I thought it might be a nice thing to illustrate what a lot of people really like about emacs with a small example of a little added functionality that I implemented earlier today.
There's a function called "kill-some-buffers", which steps through your buffer list (the list of open editing areas, most likely mainly files) and asks you if you want to kill them. This is useful when you find yourself with a whole bunch of buffers open, some of which you haven't touched for a while - and I've been using it lately.
I wanted to be able to mark certain buffers as "this is not getting killed by kill-some-buffers". Looking at its documentation, it doesn't say that it supports this functionality (C-h f kill-some-buffers). Looking at its code confirms this (click "files.el" in the output of C-h f). It's a short function, although if you're not familiar with a lisp, this may look like nonsense. If you're familiar with a lisp it'll be fairly obvious, and if you're passingly familiar with elisp you shouldn't have a problem reading it.
It just walks through the list of open buffers, performs some checks, lets you know whether they're modified or unmodified and asks if you want to kill them or not, taking the appropriate action.
Rather than modify the emacs source, I copied the body of kill-some-buffers, and added a variable and another utility function.
(defvar kept-buffers nil
"A list of buffers to never kill when running `limited-kill-some-buffers'")

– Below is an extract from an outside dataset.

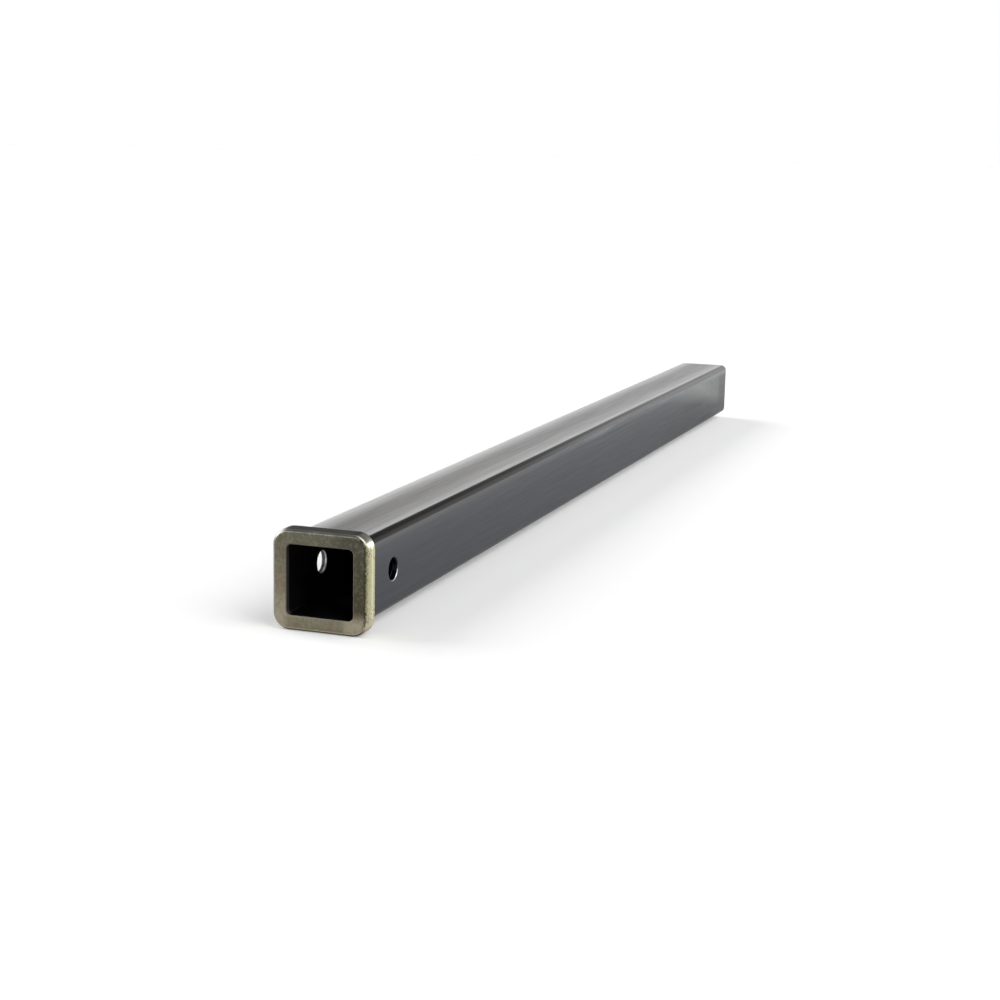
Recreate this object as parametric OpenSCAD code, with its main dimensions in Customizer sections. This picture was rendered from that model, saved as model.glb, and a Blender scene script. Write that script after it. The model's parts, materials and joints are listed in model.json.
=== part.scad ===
// Receiver tube of a vehicle hitch: a long square steel tube whose mouth is
// closed round by a thick collar. A bar slides in through the mouth and is
// held by a pin through the cross hole.
//
// The origin is the centre of the pin hole, on the tube's axis. The tube runs
// along Y with its mouth towards -Y, and the pin hole runs along X.

/* [Tube] */
// Overall length, from the collar's front face to the sawn rear end
overall_length = 1219.2; // [300:0.1:1830]
// Outside width and height of the square tube
tube_size = 63.5; // [50:0.1:80]
// Thickness of the tube's wall
tube_wall = 4.75; // [3:0.05:6.35]
// Radius of the tube's outside corners
tube_corner_radius = 6.8; // [4:0.1:12]

/* [Pin hole] */
// Diameter of the hole that crosses both side walls
pin_hole_diameter = 17.5; // [12:0.1:24]
// Distance from the collar's front face back to the hole's centre
pin_hole_setback = 63.5; // [45:0.1:120]
// Width of the broken edge at each rim of the hole
pin_hole_break = 0.55; // [0.1:0.05:1.2]

/* [Collar] */
// Thickness of the collar's wall round the outside of the tube
collar_wall = 6.3; // [4:0.1:12]
// Depth of the collar, from its front face to its back edge
collar_depth = 14.3; // [10:0.1:30]
// Radius of the collar's outside corners
collar_corner_radius = 12.7; // [8:0.1:20]
// Radius of the round along the collar's front edge
collar_front_round = 3; // [1:0.1:4]
// Radius of the smaller round along the collar's back edge
collar_back_round = 1; // [0.3:0.1:3]
// Thickness of the lip that covers the end of the tube
lip_thickness = 4.8; // [2:0.1:8]
// Play between the tube and its seat in the collar, on each side
seat_clearance = 0.05; // [0.02:0.01:0.3]

/* [Mouth] */
// How far the lip stands in from the tube's bore, on each side
lip_overhang = 0.25; // [0.1:0.05:1.5]
// Radius of the mouth's corners
mouth_corner_radius = 4; // [2:0.1:8]
// Width of the broken edge round the mouth
mouth_break = 0.5; // [0.1:0.05:1.5]

/* [Hidden] */
$fn = 96;

// Extra length that lets a cut pass clear through a face
overcut = 1;
// Smallest radius that a drawn tube's inside corner has
least_corner_radius = 0.5;

// The tube's bore keeps the wall's thickness round the corners
bore_size = tube_size - 2 * tube_wall;
bore_corner_radius = max(tube_corner_radius - tube_wall, least_corner_radius);

// The collar fits round the tube, and its mouth stands just inside the bore
seat_size = tube_size + 2 * seat_clearance;
seat_corner_radius = tube_corner_radius + seat_clearance;
collar_size = seat_size + 2 * collar_wall;
mouth_size = bore_size - 2 * lip_overhang;

// Places along the tube
face_y = -pin_hole_setback;
tube_front_y = face_y + lip_thickness;
tube_back_y = face_y + overall_length;

// A square with round corners, centred on the origin
module rounded_square(size, radius) {
    straight = size - 2 * radius;
    square([size, straight], center = true);
    square([straight, size], center = true);
    for (x = [-1, 1], y = [-1, 1])
        translate([x, y] * straight / 2)
            circle(radius);
}

// Turns a shape that stands on the XY plane so that its height runs along +Y
module along_tube(start_y) {
    translate([0, start_y, 0])
        rotate([-90, 0, 0])
            children();
}

// A cone that breaks the rim of the pin hole. Its wide end breaks out of a
// face at height 0, and its narrow end meets the hole below the face.
module pin_hole_rim() {
    radius = pin_hole_diameter / 2;
    translate([0, 0, -pin_hole_break])
        cylinder(h = pin_hole_break + overcut, r1 = radius, r2 = radius + pin_hole_break + overcut);
}

// The pin hole through both side walls, with all four of its rims broken
module pin_hole() {
    rotate([0, 90, 0])
        cylinder(h = tube_size + 2 * overcut, d = pin_hole_diameter, center = true);
    for (side = [0, 1])
        mirror([side, 0, 0]) {
            translate([tube_size / 2, 0, 0])
                rotate([0, 90, 0])
                    pin_hole_rim();
            translate([bore_size / 2, 0, 0])
                rotate([0, -90, 0])
                    pin_hole_rim();
        }
}

module receiver_tube() {
    color([0.42, 0.42, 0.44])
        difference() {
            along_tube(tube_front_y)
                linear_extrude(tube_back_y - tube_front_y)
                    rounded_square(tube_size, tube_corner_radius);
            along_tube(tube_front_y - overcut)
                linear_extrude(tube_back_y - tube_front_y + 2 * overcut)
                    rounded_square(bore_size, bore_corner_radius);
            pin_hole();
        }
}

// Half of the collar's outline across its depth, from the middle out to reach.
// The front edge is at height 0 and the back edge at the collar's depth.
module collar_outline(reach) {
    front = collar_front_round;
    back = collar_back_round;
    square([reach - front, collar_depth - back]);
    translate([0, front])
        square([reach - back, collar_depth - front]);
    translate([0, front])
        square([reach, collar_depth - front - back]);
    translate([reach - front, front])
        circle(front);
    translate([reach - back, collar_depth - back])
        circle(back);
}

// The solid collar before its mouth and seat are cut. The outline is extruded
// along the straight sides and revolved at the corners, so both edge rounds
// run all the way round.
module collar_blank() {
    straight = collar_size - 2 * collar_corner_radius;
    for (turn = [0, 90])
        rotate([90, 0, turn])
            linear_extrude(straight, center = true)
                for (side = [0, 1])
                    mirror([side, 0])
                        collar_outline(collar_size / 2);
    for (x = [-1, 1], y = [-1, 1])
        translate([x, y, 0] * straight / 2)
            rotate_extrude()
                collar_outline(collar_corner_radius);
}

// The slanted cut that breaks the front edge of the mouth
module mouth_bevel() {
    straight = mouth_size - 2 * mouth_corner_radius;
    narrow = mouth_size / 2;
    wide = narrow + mouth_break + overcut;
    for (turn = [0, 90])
        rotate([90, 0, turn])
            linear_extrude(straight, center = true)
                polygon([[-wide, -overcut], [wide, -overcut], [narrow, mouth_break], [-narrow, mouth_break]]);
    for (x = [-1, 1], y = [-1, 1])
        translate([x * straight / 2, y * straight / 2, -overcut])
            cylinder(
                h = mouth_break + overcut,
                r1 = mouth_corner_radius + mouth_break + overcut,
                r2 = mouth_corner_radius
            );
}

module mouth_collar() {
    color([0.60, 0.57, 0.42])
        along_tube(face_y)
            difference() {
                collar_blank();
                mouth_bevel();
                translate([0, 0, -overcut])
                    linear_extrude(lip_thickness + 2 * overcut)
                        rounded_square(mouth_size, mouth_corner_radius);
                translate([0, 0, lip_thickness])
                    linear_extrude(collar_depth - lip_thickness + overcut)
                        rounded_square(seat_size, seat_corner_radius);
            }
}

receiver_tube();
mouth_collar();
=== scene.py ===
"""Looks of the receiver tube: bare dark steel, a yellow-green plated collar, and a white studio."""
import json
import math

import bpy
from mathutils import Matrix, Vector


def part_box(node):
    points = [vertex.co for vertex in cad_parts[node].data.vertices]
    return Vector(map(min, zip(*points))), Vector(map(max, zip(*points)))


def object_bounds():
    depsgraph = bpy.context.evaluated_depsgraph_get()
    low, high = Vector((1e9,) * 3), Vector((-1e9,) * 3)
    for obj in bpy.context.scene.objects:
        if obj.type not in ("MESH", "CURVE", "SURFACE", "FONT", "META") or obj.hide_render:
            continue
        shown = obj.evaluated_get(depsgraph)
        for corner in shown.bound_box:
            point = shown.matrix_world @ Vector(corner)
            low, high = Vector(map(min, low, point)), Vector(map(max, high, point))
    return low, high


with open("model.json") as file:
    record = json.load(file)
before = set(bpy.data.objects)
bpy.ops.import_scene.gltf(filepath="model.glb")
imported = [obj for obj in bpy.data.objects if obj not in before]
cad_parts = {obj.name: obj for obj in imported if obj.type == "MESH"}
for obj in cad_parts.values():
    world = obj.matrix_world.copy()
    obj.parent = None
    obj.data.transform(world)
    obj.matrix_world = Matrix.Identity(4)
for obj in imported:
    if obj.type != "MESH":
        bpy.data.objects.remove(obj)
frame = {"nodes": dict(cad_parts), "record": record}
cad_box = [list(corner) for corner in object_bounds()]

tube_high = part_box("receiver_tube")[1]
collar_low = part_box("mouth_collar")[0]

# Sizes of the construction, in metres. They tell the materials where a surface lies. MARGIN keeps a
# test clear of the surface that it looks for.
FACE_Y = collar_low[1]
REAR_END = tube_high[1]
TUBE_HALF = tube_high[0]
WALL = 0.00475
CORNER_RADIUS = 0.0068
LIP_OVERHANG = 0.00025
BORE_HALF = TUBE_HALF - WALL
FLAT_HALF = TUBE_HALF - CORNER_RADIUS
MOUTH_HALF = BORE_HALF - LIP_OVERHANG
MOUTH_BREAK = 0.0005
PIN_HOLE = next(mount for mount in frame["record"]["mounts"] if mount["name"] == "pin_hole")
PIN_HOLE_RADIUS = PIN_HOLE["dims"]["r_mm"] / 1000
PIN_HOLE_BREAK = 0.00055
BURR_DEPTH = 0.0017
MARGIN = 0.0002

# How often a noise repeats in a metre, along X, Y and Z. The DRAWN ones are stretched along the tube.
DRAWN_STREAKS = (260.0, 2.5, 260.0)
DRAWN_CLOUDS = (70.0, 14.0, 70.0)
DRAWN_FLECKS = (90.0, 9.0, 90.0)
DRAWN_GRAIN = (900.0, 12.0, 900.0)
DRILL_CHATTER = (700.0, 700.0, 700.0)
SAW_MARKS = (30.0, 30.0, 1400.0)
FACE_FILM = (55.0, 55.0, 55.0)
FACE_CLOUDS = (38.0, 38.0, 38.0)
FACE_MOTTLE = (450.0, 450.0, 450.0)
RIM_FILM = (60.0, 60.0, 60.0)
RIM_SPECKLE = (850.0, 850.0, 850.0)
PAPER_TOOTH = (40.0, 40.0, 40.0)
NOISE_ROUGHNESS = 0.55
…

(defun add-to-kept-buffers (buffername)
(interactive "bAdd to kept buffers list: ")
(setq kept-buffers
(append kept-buffers (list buffername))))
The line "bAdd...." tells interactive that it expects a buffername (which comes with autocompletion, and is just a taste of what you can do with interactive....). Interactive itself tells emacs that the function can be called by a keystroke, like M-x add-to-kept-buffers.

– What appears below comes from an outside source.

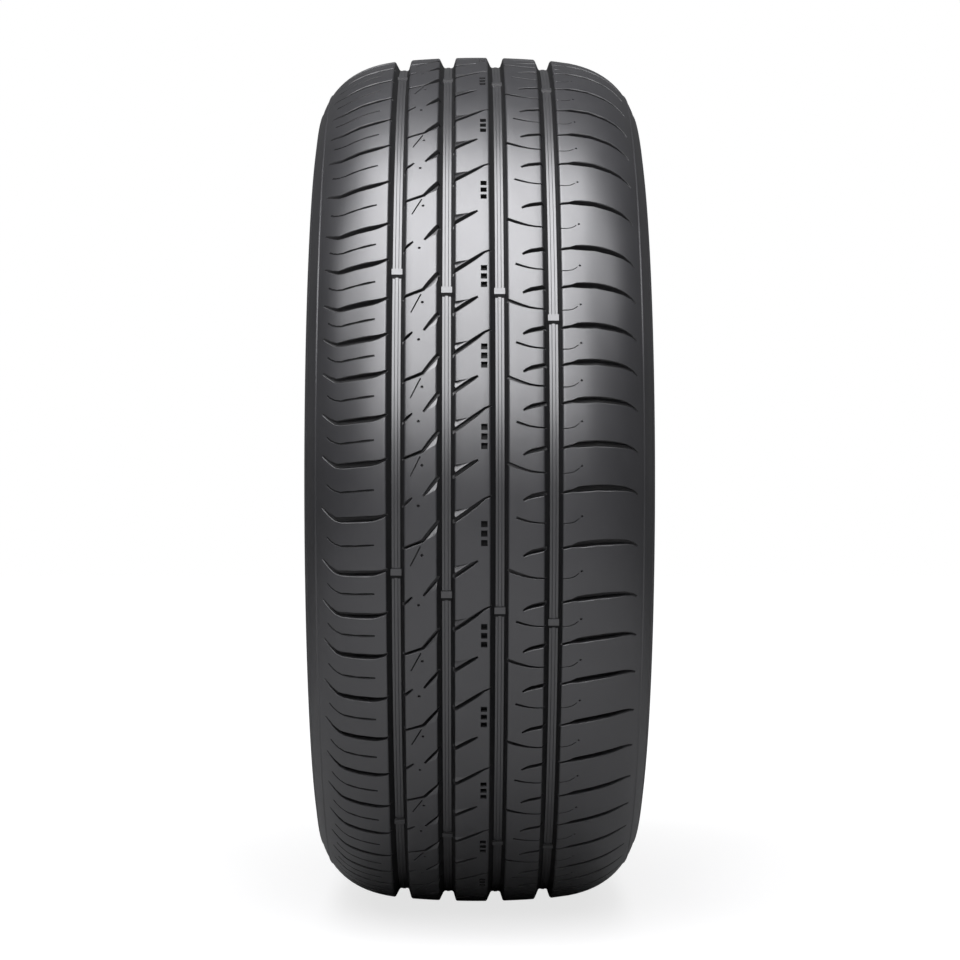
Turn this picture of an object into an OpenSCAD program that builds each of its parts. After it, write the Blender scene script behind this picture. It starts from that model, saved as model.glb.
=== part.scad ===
/* [Overall size] */
// Outer diameter over the tread
outer_d = 748; // [735:1:765]
// Width of the section at its widest ring
section_w = 276; // [270:1:284]
// Diameter of the wheel's bead seat beside its flange
seat_d = 487.4; // [482:0.2:492]
// How far the wheel's flange lies inside the widest ring
wheel_inset = 30; // [27:0.5:34]
// Height of the widest ring above the bead seat
widest_h = 53; // [48:1:60]

/* [Crown and walls] */
// Radius of the flat arc across the tread
crown_r = 735; // [600:5:1000]
// Width of each rounded shoulder, from the flat crown to the widest ring
shoulder_w = 75; // [70:1:80]
// Roundness of the shoulder, where 2 is an ellipse
shoulder_power = 2.6; // [2.2:0.1:3]
// Thickness of rubber and plies under the middle rib
tread_t = 18; // [15:0.5:22]
// Thickness of the sidewall at the widest ring
side_t = 9; // [7:0.5:12]

/* [Beads] */
// Width of each bead along the seat
bead_w = 19; // [17:0.5:22]
// Width of the straight land at the toe of each bead
land_w = 9; // [6:0.5:10]
// Taper of the seat behind the heel, in degrees
seat_taper = 5; // [3:0.5:7]
// Radius of the heel
heel_r = 6; // [4:0.5:7]
// Height of the wheel's flange, which the guard clears
flange_h = 17.5; // [15:0.5:20]
// How far the guard stands out past the flange line
guard_out = 13; // [10:0.5:15]

/* [Raised rings] */
// How far the ridge round each edge of the tread lies inside the widest ring
ridge_inset = 10.5; // [9:0.5:12]
// How far the upper ring on each sidewall lies inside the widest ring
upper_ring_inset = 3; // [2.5:0.5:5]
// Height of the lower ring of each sidewall above the bead seat
lower_ring_h = 38; // [34:1:42]
// Height that the rings stand out of the surface
ring_h = 0.7; // [0.4:0.1:1]

/* [Long grooves] */
// Place of the outer left groove, as a share of the section's half width
groove_1_at = -0.471; // [-0.49:0.001:-0.45]
// Place of the inner left groove, as a share of the section's half width
groove_2_at = -0.1906; // [-0.21:0.0001:-0.17]
// Place of the inner right groove, as a share of the section's half width
groove_3_at = 0.1065; // [0.09:0.0001:0.13]
// Place of the outer right groove, as a share of the section's half width
groove_4_at = 0.4072; // [0.39:0.0001:0.43]
// Width of a long groove between the tops of its walls
groove_w = 13.6; // [12:0.2:15]
// Width of a long groove at its floor
groove_floor_w = 7.8; // [6:0.2:9]
// Shift of the floor towards the steeper wall
groove_lean = 0.5; // [0:0.1:1]
// Depth of the long grooves
groove_depth = 8.5; // [6:0.5:9]
// Chamfer along the rib edges
edge_chamfer = 0.7; // [0.4:0.1:1]

/* [Wear bars] */
// Height of a wear bar above the groove floor
wear_h = 1.6; // [1:0.1:2.5]
// Length of a wear bar round the tyre
wear_len = 6.5; // [5:0.5:12]

/* [Cross cuts] */
// How far the pattern ends inside the widest ring
pattern_inset = 16; // [13:0.5:20]
// Width of the shoulder grooves
shoulder_cut_w = 4.4; // [3.5:0.1:6]
// Depth of the shoulder grooves
shoulder_cut_depth = 6.5; // [5:0.5:7.5]
// Width of the cuts in the three middle ribs
rib_cut_w = 3; // [2:0.1:4]
// Depth of the cuts in the three middle ribs
rib_cut_depth = 6; // [4:0.5:7]
// Width of a sipe
sipe_w = 1; // [0.8:0.1:1.4]
// Depth of a sipe
sipe_depth = 4; // [3:0.5:6]
// Width across the tread of a ladder pocket
pocket_w = 4.7; // [3:0.1:6]
// Length round the tyre of a ladder pocket
pocket_len = 4.4; // [3:0.1:6]
// Spacing of the ladder pockets
pocket_step = 7.6; // [6.5:0.1:9]
// Depth of a ladder pocket
pocket_depth = 2.5; // [1.5:0.5:4]

/* [Hidden] */
$fn = 180;

// Five lengths of pattern pitch, as degrees before they are scaled to fill the ring
pitch_size = [4.65, 5.3, 5.9, 6.6, 6.9];
// Order of the pitch lengths round the ring, where each entry stands for two equal pitches
pitch_order = [2, 4, 1, 0, 1, 3, 1, 2, 2, 2, 1, 2, 3, 2, 1, 0, 0, 1, 2, 2, 3, 1, 0, 1, 2, 3, 2, 1, 0, 0, 2, 3];
pairs = len(pitch_order);
// Angle of the first left shoulder groove above the level of the axle
first_angle = 57.9;
// Turn of each rib's pattern from that of the left shoulder
rib_2_turn = -8.15;
rib_3_turn = -5.95;
rib_4_turn = -3.75;
right_turn = -2.92;
// Angles of the wear bars in the first groove, and how far the other grooves' bars lag behind them
wear_angles = [26.3, -11.3, -49.7, -88, -126, -164, 158, 114, 70];
wear_lag = [0, 2.7, 4.7, 6.3];
// In the first set the third groove's bar lies close behind the second's
first_lag = [0, 2.7, 2.9, 6.3];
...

The only change to what used to be the body of kill-some-buffers is a single check after the others that it performs:
(not (member name kept-buffers))
The only thing I might change in the future is pruning of the kept-buffers list - which can be easily done by defining "advice" on the function kill-buffer to check to see if the buffer being killed is in the kept-buffers list, and if it is to remove it from it, but kill-buffer is a "primitive" function (written in C), and defining advice on those is generally frowned upon. I want to see if there's a more appropriate way to do that cleanup before doing that. I can always manually prune the list if it gets too large. Also, right now it seems like if I add a file to the kept-buffers list, I'm probably going to want to keep that file there for a while (if I kill the buffer, and then re-open the file, I want the restriction to stay).

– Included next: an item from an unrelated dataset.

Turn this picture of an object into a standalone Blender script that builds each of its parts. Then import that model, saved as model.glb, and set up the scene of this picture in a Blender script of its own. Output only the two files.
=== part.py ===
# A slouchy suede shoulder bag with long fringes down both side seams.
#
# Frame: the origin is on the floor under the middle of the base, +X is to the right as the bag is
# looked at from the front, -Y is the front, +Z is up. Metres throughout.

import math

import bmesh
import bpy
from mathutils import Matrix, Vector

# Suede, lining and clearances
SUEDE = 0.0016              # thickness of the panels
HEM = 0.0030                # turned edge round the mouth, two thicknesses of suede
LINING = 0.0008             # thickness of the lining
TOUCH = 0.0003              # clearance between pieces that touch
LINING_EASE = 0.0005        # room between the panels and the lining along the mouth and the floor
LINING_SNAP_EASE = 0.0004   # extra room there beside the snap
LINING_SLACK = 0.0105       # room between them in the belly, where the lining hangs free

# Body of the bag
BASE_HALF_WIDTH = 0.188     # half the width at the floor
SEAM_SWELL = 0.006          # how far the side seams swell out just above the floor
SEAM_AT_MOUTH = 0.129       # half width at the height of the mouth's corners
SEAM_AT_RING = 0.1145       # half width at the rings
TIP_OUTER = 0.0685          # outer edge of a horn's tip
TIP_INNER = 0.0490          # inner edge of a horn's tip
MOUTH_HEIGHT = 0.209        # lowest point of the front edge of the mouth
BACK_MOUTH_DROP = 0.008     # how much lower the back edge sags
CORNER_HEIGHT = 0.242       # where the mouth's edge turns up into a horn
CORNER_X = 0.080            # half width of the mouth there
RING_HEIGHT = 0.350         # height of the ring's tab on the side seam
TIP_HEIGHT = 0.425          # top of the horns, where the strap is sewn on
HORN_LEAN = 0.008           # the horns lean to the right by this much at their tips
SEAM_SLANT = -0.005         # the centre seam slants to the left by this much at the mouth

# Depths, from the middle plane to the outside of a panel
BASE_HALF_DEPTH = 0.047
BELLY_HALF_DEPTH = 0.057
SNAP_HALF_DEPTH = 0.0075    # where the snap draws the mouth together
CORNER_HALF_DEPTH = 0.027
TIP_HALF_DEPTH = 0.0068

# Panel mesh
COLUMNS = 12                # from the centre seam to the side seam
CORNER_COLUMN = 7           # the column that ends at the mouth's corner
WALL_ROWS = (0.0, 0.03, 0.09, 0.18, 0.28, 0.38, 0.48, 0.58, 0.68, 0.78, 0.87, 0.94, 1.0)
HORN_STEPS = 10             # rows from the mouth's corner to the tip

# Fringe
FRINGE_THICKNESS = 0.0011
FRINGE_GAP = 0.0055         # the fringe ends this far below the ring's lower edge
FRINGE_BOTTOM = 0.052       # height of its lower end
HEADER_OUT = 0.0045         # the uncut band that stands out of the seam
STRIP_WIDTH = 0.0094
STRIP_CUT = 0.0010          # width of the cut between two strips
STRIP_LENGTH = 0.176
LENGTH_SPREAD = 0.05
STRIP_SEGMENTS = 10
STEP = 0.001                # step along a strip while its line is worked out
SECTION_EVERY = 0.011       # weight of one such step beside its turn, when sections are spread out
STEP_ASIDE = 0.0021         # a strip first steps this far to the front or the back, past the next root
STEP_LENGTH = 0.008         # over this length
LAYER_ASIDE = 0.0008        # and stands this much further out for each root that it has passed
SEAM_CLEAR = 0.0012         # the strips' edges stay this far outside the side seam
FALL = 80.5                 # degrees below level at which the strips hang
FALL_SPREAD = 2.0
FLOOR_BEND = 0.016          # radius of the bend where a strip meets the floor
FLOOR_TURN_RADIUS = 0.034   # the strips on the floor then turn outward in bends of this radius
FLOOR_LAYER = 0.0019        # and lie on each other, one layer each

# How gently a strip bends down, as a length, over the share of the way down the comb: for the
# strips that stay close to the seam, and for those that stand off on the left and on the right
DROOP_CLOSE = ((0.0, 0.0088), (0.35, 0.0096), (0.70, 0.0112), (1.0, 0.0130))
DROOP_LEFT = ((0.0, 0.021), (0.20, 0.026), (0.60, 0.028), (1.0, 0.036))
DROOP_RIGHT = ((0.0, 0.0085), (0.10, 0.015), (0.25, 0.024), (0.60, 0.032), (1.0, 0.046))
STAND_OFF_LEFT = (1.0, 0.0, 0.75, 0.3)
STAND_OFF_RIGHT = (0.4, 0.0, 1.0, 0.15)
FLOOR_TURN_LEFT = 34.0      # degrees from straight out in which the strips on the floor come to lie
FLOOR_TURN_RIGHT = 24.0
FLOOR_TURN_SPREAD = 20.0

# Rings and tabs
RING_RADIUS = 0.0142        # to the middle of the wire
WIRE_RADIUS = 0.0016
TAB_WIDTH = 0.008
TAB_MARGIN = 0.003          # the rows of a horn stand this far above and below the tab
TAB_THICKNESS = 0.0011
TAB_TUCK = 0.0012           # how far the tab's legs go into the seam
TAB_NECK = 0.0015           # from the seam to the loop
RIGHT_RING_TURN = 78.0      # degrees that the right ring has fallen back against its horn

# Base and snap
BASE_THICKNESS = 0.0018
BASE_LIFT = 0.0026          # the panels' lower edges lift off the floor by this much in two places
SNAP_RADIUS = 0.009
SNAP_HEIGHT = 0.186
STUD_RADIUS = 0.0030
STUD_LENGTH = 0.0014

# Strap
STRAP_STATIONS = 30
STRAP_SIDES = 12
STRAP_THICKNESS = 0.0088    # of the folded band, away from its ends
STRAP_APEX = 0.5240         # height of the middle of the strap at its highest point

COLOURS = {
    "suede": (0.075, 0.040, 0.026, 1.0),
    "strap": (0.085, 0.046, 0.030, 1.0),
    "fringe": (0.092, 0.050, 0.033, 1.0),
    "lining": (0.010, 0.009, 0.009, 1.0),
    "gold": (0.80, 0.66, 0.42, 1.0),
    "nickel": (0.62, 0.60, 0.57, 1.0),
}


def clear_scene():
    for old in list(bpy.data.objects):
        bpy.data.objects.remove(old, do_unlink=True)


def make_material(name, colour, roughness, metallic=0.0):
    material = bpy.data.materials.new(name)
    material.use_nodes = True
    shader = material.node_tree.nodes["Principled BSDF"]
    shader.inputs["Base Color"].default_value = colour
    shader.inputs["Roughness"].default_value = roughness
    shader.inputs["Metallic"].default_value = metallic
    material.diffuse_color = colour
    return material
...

If I had decided to modify the files.el source file, this would have been a 7 line change. Granted, this is a pretty trivial change - but the ease with which it was performed is amazing. A little bit of reading the provided (and high quality) documentation (through C-h i), and a little bit of reading through the source, and it's possible to totally bend the editor to your whim.
So a few minutes of coding, and something that was a minor annoyance to me about one functions performance is solved.